Mas o caminho no que respeita aos apoios sociais segue o mesmo critério. Bem ilustrativo disto é o custo pedido hoje a um militar para ter acesso a um quarto no Lar Militar. Hoje há oficiais generais comprovadamente sem possibilidades de o pagar. Tal resulta, conjugadamente, dos custos pedidos e dos cortes efectuados nas pensões, conduzindo a um rendimento disponível que nalguns casos dá saldo negativo.
Questões de pessoal
No que respeita às chamadas questões de pessoal, prossegue o caminho da redução de efectivos sem contudo ter sido revisto o dispositivo (sabe-se somente que existe uma ideia geral de corte, com disponibilização de património a alienar) e as missões.

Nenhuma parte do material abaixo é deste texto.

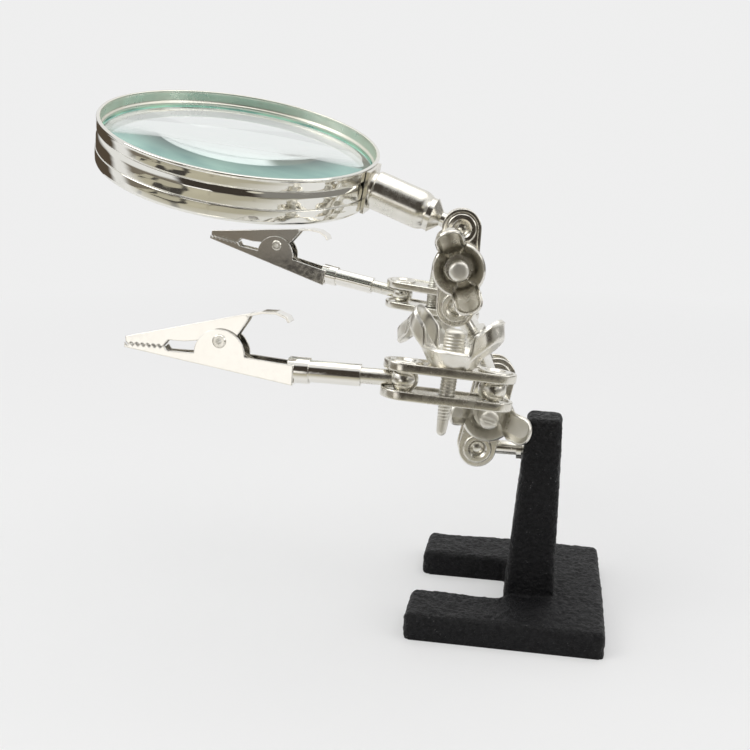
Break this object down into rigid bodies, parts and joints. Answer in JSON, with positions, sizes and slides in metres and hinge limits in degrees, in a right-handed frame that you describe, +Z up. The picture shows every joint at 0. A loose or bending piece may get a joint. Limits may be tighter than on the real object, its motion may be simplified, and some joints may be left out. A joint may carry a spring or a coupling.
{
  "type": "helping hands magnifier",
  "caption": "Bench helper: heavy U-shaped foot with a post, ball-jointed arms with spring clips and a round framed lens on a short handle.",
  "frame": {"origin": "middle of the base's underside", "axes": "+Z up, the clips and the lens reach towards -X, the crossbar lies along Y"},
  "size_m": [0.1329, 0.0959, 0.1289],
  "materials": {
    "black_paint": "black wrinkle paint",
    "bright_steel": "nickel plated, bright",
    "nickel_plate": "nickel plated, pressed sheet",
    "spring_steel": "drawn wire",
    "chrome": "polished plating",
    "glass": "polished, clear with a faint green edge"
  },
  "bodies": {
    "base": {"base_casting": "black_paint"},
    "base_stud": {"base_ball_stud": "bright_steel"},
    "base_clamp": {"base_clamp_plain_plate": "nickel_plate"},
    "base_wing_screw": {"base_clamp_wing_head": "nickel_plate", "base_clamp_screw": "bright_steel"},
    "base_tapped_plate": {"base_clamp_tapped_plate": "nickel_plate"},
    "hub_upright": {"hub_upright": "bright_steel"},
    "crossbar": {"crossbar": "bright_steel"},
    "lens_clamp": {"lens_clamp_plain_plate": "nickel_plate"},
    "lens_wing_screw": {"lens_clamp_wing_head": "nickel_plate", "lens_clamp_screw": "bright_steel"},
    "lens_tapped_plate": {"lens_clamp_tapped_plate": "nickel_plate"},
    "lens_stem": {"lens_ball_stem": "bright_steel"},
    "lens": {"handle_tube": "chrome", "lens_saddle": "chrome", "lens_band": "chrome", "lens_retaining_ring": "chrome", "lens_glass": "glass"},
    "front_clamp": {"front_clamp_plain_plate": "nickel_plate"},
    "front_wing_screw": {"front_clamp_wing_head": "nickel_plate", "front_clamp_screw": "bright_steel"},
    "front_tapped_plate": {"front_clamp_tapped_plate": "nickel_plate"},
    "front_clip_rod": {"front_clip_ball_rod": "bright_steel"},
    "front_clip": {"front_clip_sleeve": "nickel_plate", "front_clip_lower_jaw": "nickel_plate", "front_clip_rivet": "nickel_plate", "front_clip_spring": "spring_steel"},
    "front_clip_jaw": {"front_clip_upper_jaw": "nickel_plate"},
    "back_clamp": {"back_clamp_plain_plate": "nickel_plate"},
    "back_wing_screw": {"back_clamp_wing_head": "nickel_plate", "back_clamp_screw": "bright_steel"},
    "back_tapped_plate": {"back_clamp_tapped_plate": "nickel_plate"},
    "back_clip_rod": {"back_clip_ball_rod": "bright_steel"},
    "back_clip": {"back_clip_sleeve": "nickel_plate", "back_clip_lower_jaw": "nickel_plate", "back_clip_rivet": "nickel_plate", "back_clip_spring": "spring_steel"},
    "back_clip_jaw": {"back_clip_upper_jaw": "nickel_plate"}
  },
  "joints": [
    {"name": "base_stud_turn", "type": "hinge", "parent": "base", "child": "base_stud", "pos_m": [-0.01006, 0, 0.0423], "axis": [1, 0, 0], "range_deg": [-60, 60]},
    {"name": "base_clamp_swing", "type": "hinge", "parent": "base_stud", "child": "base_clamp", "pos_m": [-0.01006, 0, 0.0423], "axis": [-0.1417, 0.9877, -0.066], "range_deg": [-75, 2]},
    {"name": "hub_swing", "type": "hinge", "parent": "base_clamp", "child": "hub_upright", "pos_m": [-0.00618, 0.00179, 0.06081], "axis": [0.1417, -0.9877, 0.066], "range_deg": [-70, 45]},
    {"name": "crossbar_turn", "type": "hinge", "parent": "hub_upright", "child": "crossbar", "pos_m": [-0.01145, 0.00042, 0.06956], "axis": [-0.5114, -0.1332, 0.849], "range_deg": [-75, 75]},
    {"name": "front_clamp_turn", "type": "hinge", "parent": "crossbar", "child": "front_clamp", "pos_m": [-0.0049, -0.03747, 0.06754], "axis": [-0.17, 0.9841, 0.0523], "range_deg": [-75, 75]},
    {"name": "front_clip_swing", "type": "hinge", "parent": "front_clamp", "child": "front_clip_rod", "pos_m": [-0.02311, -0.04234, 0.06992], "axis": [0.1007, 0.1072, 0.9891], "range_deg": [-75, 75]},
    {"name": "front_clip_twist", "type": "hinge", "parent": "front_clip_rod", "child": "front_clip", "pos_m": [-0.02311, -0.04234, 0.06992], "axis": [-0.9988, -0.0401, 0.0297], "range_deg": [-180, 180]},
    {"name": "front_clip_jaw", "type": "hinge", "parent": "front_clip", "child": "front_clip_jaw", "pos_m": [-0.06243, -0.04351, 0.07628], "axis": [0.0424, -0.9959, 0.0797], "range_deg": [-24, 0], "stiffness_Nm_per_rad": 0.02, "springref_deg": 20.05, "deforming": ["front_clip_spring"]},
    {"name": "back_clamp_turn", "type": "hinge", "parent": "crossbar", "child": "back_clamp", "pos_m": [-0.01799, 0.03831, 0.07157], "axis": [-0.17, 0.9841, 0.0523], "range_deg": [-75, 75]},
    {"name": "back_clip_swing", "type": "hinge", "parent": "back_clamp", "child": "back_clip_rod", "pos_m": [-0.03639, 0.04286, 0.07293], "axis": [-0.0694, 0.0172, -0.9974], "range_deg": [-75, 75]},
    {"name": "back_clip_twist", "type": "hinge", "parent": "back_clip_rod", "child": "back_clip", "pos_m": [-0.03639, 0.04286, 0.07293], "axis": [-0.9807, 0.0617, 0.1857], "range_deg": [-180, 180]},
    {"name": "back_clip_jaw", "type": "hinge", "parent": "back_clip", "child": "back_clip_jaw", "pos_m": [-0.07416, 0.04524, 0.08537], "axis": [-0.0628, -0.998, 0], "range_deg": [-24, 0], "stiffness_Nm_per_rad": 0.02, "springref_deg": 20.05, "deforming": ["back_clip_spring"]},
    {"name": "lens_clamp_swing", "type": "hinge", "parent": "hub_upright", "child": "lens_clamp", "pos_m": [-0.01672, -0.00095, 0.0783], "axis": [-0.1, 0.9936, -0.0516], "range_deg": [-60, 65]},
    {"name": "lens_swing", "type": "hinge", "parent": "lens_clamp", "child": "lens_stem", "pos_m": [-0.01608, 0.0001, 0.09726], "axis": [0.1, -0.9936, 0.0516], "range_deg": [-90, 35]},
    {"name": "lens_twist", "type": "hinge", "parent": "lens_stem", "child": "lens", "pos_m": [-0.01608, 0.0001, 0.09726], "axis": [-0.9311, 0.0586, 0.36], "range_deg": [-180, 180]},
    {"name": "base_wing_screw_turn", "type": "hinge", "parent": "base_clamp", "child": "base_wing_screw", "pos_m": [-0.00812, 0.0009, 0.05156], "axis": [0.1417, -0.9877, 0.066], "range_deg": [0, 360]},
    {"name": "base_tapped_plate_slide", "type": "slide", "parent": "base_clamp", "child": "base_tapped_plate", "axis": [-0.1417, 0.9877, -0.066], "range_m": [0, 0.0007]},
    {"name": "lens_wing_screw_turn", "type": "hinge", "parent": "lens_clamp", "child": "lens_wing_screw", "pos_m": [-0.0164, -0.00043, 0.08778], "axis": [0.1, -0.9936, 0.0516], "range_deg": [0, 360]},
    {"name": "lens_tapped_plate_slide", "type": "slide", "parent": "lens_clamp", "child": "lens_tapped_plate", "axis": [-0.1, 0.9936, -0.0516], "range_m": [0, 0.0007]},
    {"name": "front_wing_screw_turn", "type": "hinge", "parent": "front_clamp", "child": "front_wing_screw", "pos_m": [-0.01401, -0.0399, 0.06873], "axis": [0.1007, 0.1072, 0.9891], "range_deg": [0, 360]},
    {"name": "front_tapped_plate_slide", "type": "slide", "parent": "front_clamp", "child": "front_tapped_plate", "axis": [-0.1007, -0.1072, -0.9891], "range_m": [0, 0.0007]},
    {"name": "back_wing_screw_turn", "type": "hinge", "parent": "back_clamp", "child": "back_wing_screw", "pos_m": [-0.02719, 0.04058, 0.07225], "axis": [-0.0694, 0.0172, -0.9974], "range_deg": [0, 360]},
    {"name": "back_tapped_plate_slide", "type": "slide", "parent": "back_clamp", "child": "back_tapped_plate", "axis": [0.0694, -0.0172, 0.9974], "range_m": [0, 0.0007]}
  ],
  "couplings": [
    {"joint": "base_wing_screw_turn", "follows": "base_tapped_plate_slide", "rad_per_m": 8975.9},
    {"joint": "lens_wing_screw_turn", "follows": "lens_tapped_plate_slide", "rad_per_m": 8975.9},
    {"joint": "front_wing_screw_turn", "follows": "front_tapped_plate_slide", "rad_per_m": 8975.9},
    {"joint": "back_wing_screw_turn", "follows": "back_tapped_plate_slide", "rad_per_m": 8975.9}
  ]
}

Há, portanto, a fixação de um objectivo de redução sem qualquer aparente nexo de ligação com as forças armadas pretendidas. Para o cumprimento deste objectivo numérico, vale mesmo considerar como militares cidadãos que, em boa verdade, ainda o não são, como sejam os que estão em situação de recruta ou em formação. Contudo, mantém-se da parte do Governo a afirmação quanto ao envolvimento em missões externas e a referência a que tudo tem tido o acordo dos Chefes Militares e, da parte dos Chefes Militares, a afirmação de que as Forças Armadas continuarão a cumprir as suas missões. Dir-se-á que ou o Governo não está a dizer a verdade ou os Chefes estão com um problema de comunicação.
Já quanto ao reequipamento o Governo anulou, renegociou e suspendeu programas constantes da Lei de Programação Militar, mantendo contudo a Lei. Isto é, em vez de ir junto da Assembleia da República, que foi quem aprovou a Lei, expor o seu pensamento quanto aos programas de reequipamento e consequentes propostas, debater e desenvolver o processo, optou pelo método discricionário, sendo que ainda falta apurar convenientemente o estado das contrapartidas de alguns dos negócios feitos ou apalavrados mas não concretizados ou só parcialmente efectuados.
Vale também para a poupança não promover, e consequentemente não pagar, aos militares que a esse direito acedem em momento próprio, sejam ou não do quadro permanente, andem ou não em formação.
De premeio com tudo isto, desenvolve-se o processo, por enquanto oculto, de revisão do Estatuto dos Militares, as consequências dos novos cortes previstos no Orçamento do Estado para 2014, as vergonhosas andanças que marcaram a escolha do novo Chefe do Estado-Maior da Armada (CEMA), a insistência no envolvimento e atrelamento das Forças Armadas às dinâmicas supranacionais (NATO e União Europeia) da partilha de meios, apesar das críticas e alertas efectuados em diversos espaços de debate quanto às consequências de tal caminho para a garantia das capacidades nacionais e os episódios pretendendo o envolvimento de militares em missões que não são da sua alçada.
Esta breve síntese, ilustrando o quadro hoje vivido na Instituição Militar, permite também perceber um fio condutor tendo por objectivo a reconfiguração dessa mesma Instituição. Aliás, o mesmo fio que pode ser constatado noutras esferas do Estado – Justiça, Administração Interna, Diplomacia. Trata-se de um processo que tem muitos anos, marcado por avanços e recuos, por contradições, mas que sucessivos governos do PS, PSD e CDS têm denodadamente prosseguido, cumprindo, cada um à vez, o seu papel.